According to the federal government’s Interim Liquid Fuel Security Review in April 2019, “Australia is heavily reliant on imports of liquid fuel, and this is unlikely to change”. Australia imports around 90% of its fuel security needs. That includes 60% of our refined product and 80% of the crude oil that goes into our domestic refineries. And even if all of Australia’s local oil was refined for local use, this would meet only about 25% of our needs, according to the government’s own interim report.

And that was when Australia had four oil refineries. Now it is down to two. And we still haven’t seen the final version of this Liquid Fuel Security Report. I doubt we will ever see it.

Because the only long-term solution is to get off oil and electrify our transport.

Unfortunately, the same federal budget that gifted our oil refineries billions offered nothing in the way of reducing demand through electric vehicle incentives. Not one cent. Three-quarters of Australia’s total liquid fuel demand is consumed by the transport sector. Transitioning transportation to run on domestically generated (and increasingly renewable) energy rather than foreign oil would clearly be a win for national fuel security.

But Australia remains a laggard in EV policy and uptake.
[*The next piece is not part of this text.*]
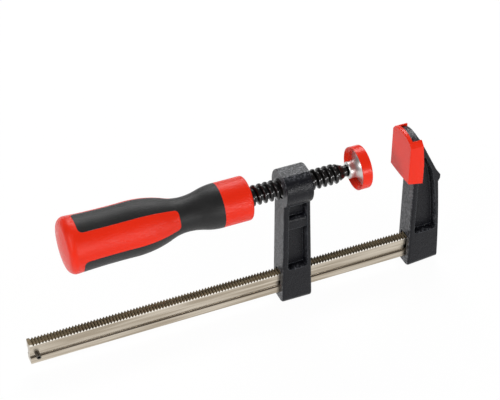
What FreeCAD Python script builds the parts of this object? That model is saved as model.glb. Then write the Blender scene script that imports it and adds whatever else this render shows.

The government’s recently released Future Fuels Discussion Paper offers little to encourage EV uptake, instead ruling out policies that work like purchase incentives for EVs, fleet procurement targets and vehicle CO2 standards.

According to the energy minister, Angus Taylor, short-term subsidies for EV purchases do not represent value for money for taxpayers, but multibillion dollar subsidies for oil refineries do. Oil refineries get a whole carrot farm while EV policy gets the stick.

The government’s approach to transport is much like its approach to electricity generation: fixated on more (fossil-fuelled) supply and ignoring efforts to address demand. It took years to secure an electricity market rule change that allowed users to be rewarded for reducing their electricity use during times of peak demand rather creating more supply.

The absence of any interest or leadership from the federal government on EVs has left a vacuum. The Victorian treasurer is filling this vacuum with a tax on electric vehicles, which might only entrench the demand for fossil fuelled transport. Following strong pushback, Victoria has brought in modest incentives to drive EV uptake and a 50% EV sales target by 2030.

Australia’s piecemeal approach to fuel security is unsustainable. It was this time last year that Taylor spent $94m to stockpile oil reserves stored securely in … Texas. A year later, as Americans desperately panic-buy fuel in the wake of the Colonial pipeline cyberattack, Australia’s offshore stockpile seems silly, not secure.

The only viable long-term solution to our liquid fuel insecurity is to get off fossil fuels. Instead we are giving them taxpayer handouts. The fact is, electrifying our transport system would be a gift to the nation that keeps on giving.